Feather Cookies

Feather cookies or as we call them Nane-Par is from Kerman, Iran. These cookies are light, tender and crumbly, perfumed with cardamom.  My mom says in the old days, when there was no oven, no cookie cutters, and no molds, Kermanian women used their creativity and work with tools on hand. They decorate these cookies with a tip of a feather, hence the name.

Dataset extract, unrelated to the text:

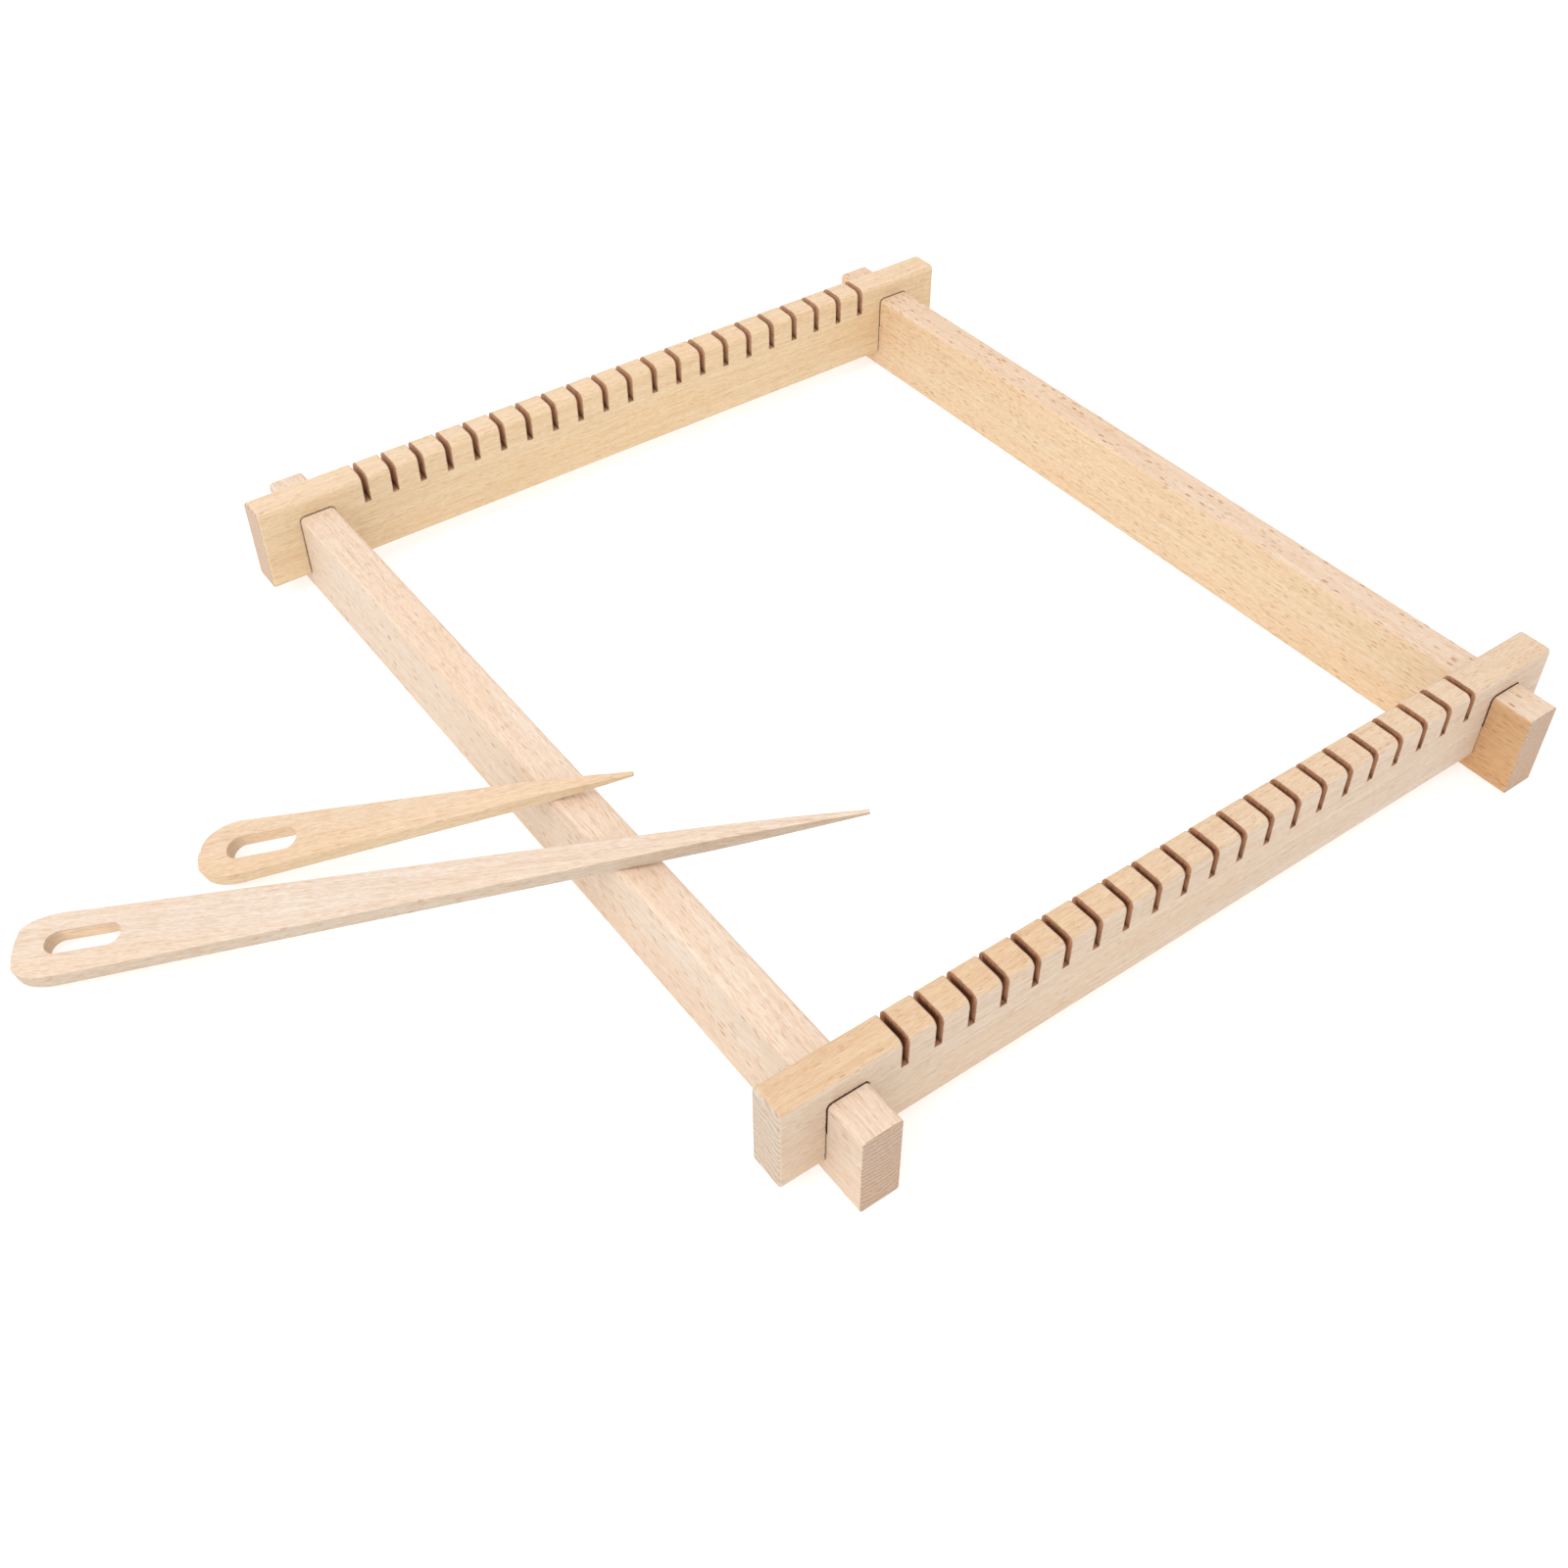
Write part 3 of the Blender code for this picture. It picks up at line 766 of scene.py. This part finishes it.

These days it's hardly baked or known by many, but still one of my favorites for Nowruz. 

Feather Cookies

Yields: 45-50 cookies                                      Bake time: 12 minutes


  • 375g flour
  • 150g powdered sugar
  • 200g vegetable shortening
  • 2 Egg yolks
  • 1 teaspoon cardamom powder
  • 3-4 tablespoons brewed saffron 


  1. Sift the flour and powdered sugar, using a food processor mix in all the ingredients together and pulse until you have a smooth dough.
  2. Let the dough rest for an hour.
  3. Preheat the oven to 350° F , cover 2 baking trays with parchment paper.
  4. Slightly dust your work surface, roll out the dough to 1/8" thick and use a cookie cutter to shape your dough. Use a spatula to transfer the cookies to the baking tray, use a fork or a feather to gently pierce the top of the cookies,  and decorate with brewed saffron.
  5. Bake in preheated oven for 12 minutes or until the edges of the cookies are golden brown. Once cooled, keep in an airtight container in a cool place for up to two weeks.